Consequently, it’s unsurprising that these two albums have classical and orchestral roots, and demonstrate to any naysayers that his talent extends far beyond some of his more nimble fingered excesses. All That Is Now is a solo piano album that has grace in abundance and an exquisite charm that will captivate both lovers of classical music and the more progressively minded. 

In the past, there have been those who have dismissively suggested that on previous recordings, Rudess captured his superb technical ability at the expense of an inherent passion and soul. There’s also the central problem that solo piano music can often come across as lounge, simply existing to enhance ambiance. Neither accusation applies here, as this is an album that plainly demands attention. The Telling and Looking Beyond manage to remain both powerful and subtle, with striking, opulent melodies showcasing his masterful technique.

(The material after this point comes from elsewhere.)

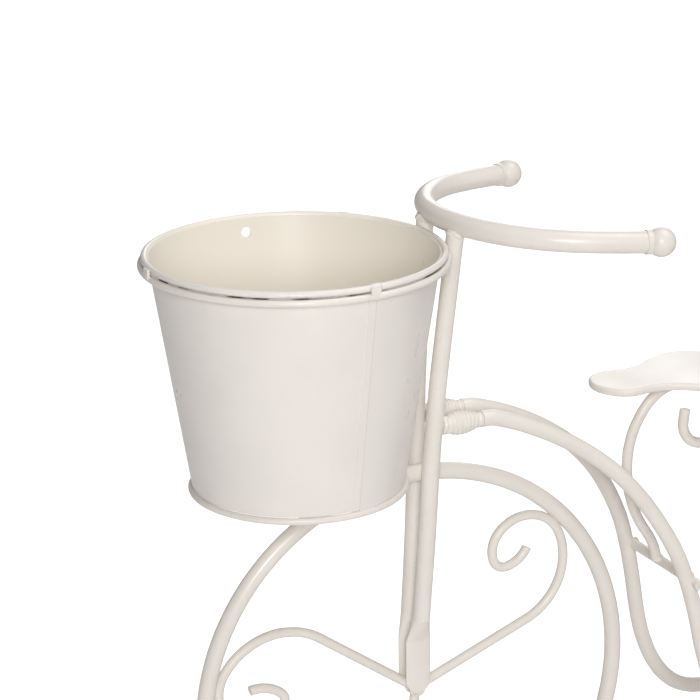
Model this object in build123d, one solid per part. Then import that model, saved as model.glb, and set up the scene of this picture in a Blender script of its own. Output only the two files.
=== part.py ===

The same can be said of Flash Of Hope, reminiscent of Rick Wakeman’s finer moments. The lack of electricity, vocals and his more explosive, trademark keyboard riffs might deter some DT-heads, but this is still a passionate and hugely rewarding listen.

In contrast, Explorations is rather more adventurous, supplementing that aforementioned classical flair with an orchestra complete with strings and brass section. The album’s lengthy title track is split into three segments, each of which seamlessly mix together all the elements which have made Rudess so well regarded. There are moments of soothing strings, interspersed with DT-esque keyboard runs, and dark, domineering brass. Indeed, such is the depth of the music – notably on The Untouchable Truth – that there’s plenty to suggest that if Rudess ever tires of the Dream Theater merry-go-round, a lucrative career creating film scores beckons. Similarly rounded, Over The Edge is Rudess’ deliberate attempt to write the “craziest prog piece ever”. He comes pretty close, and these two mesmerising collections will only enhance his already soaring reputation.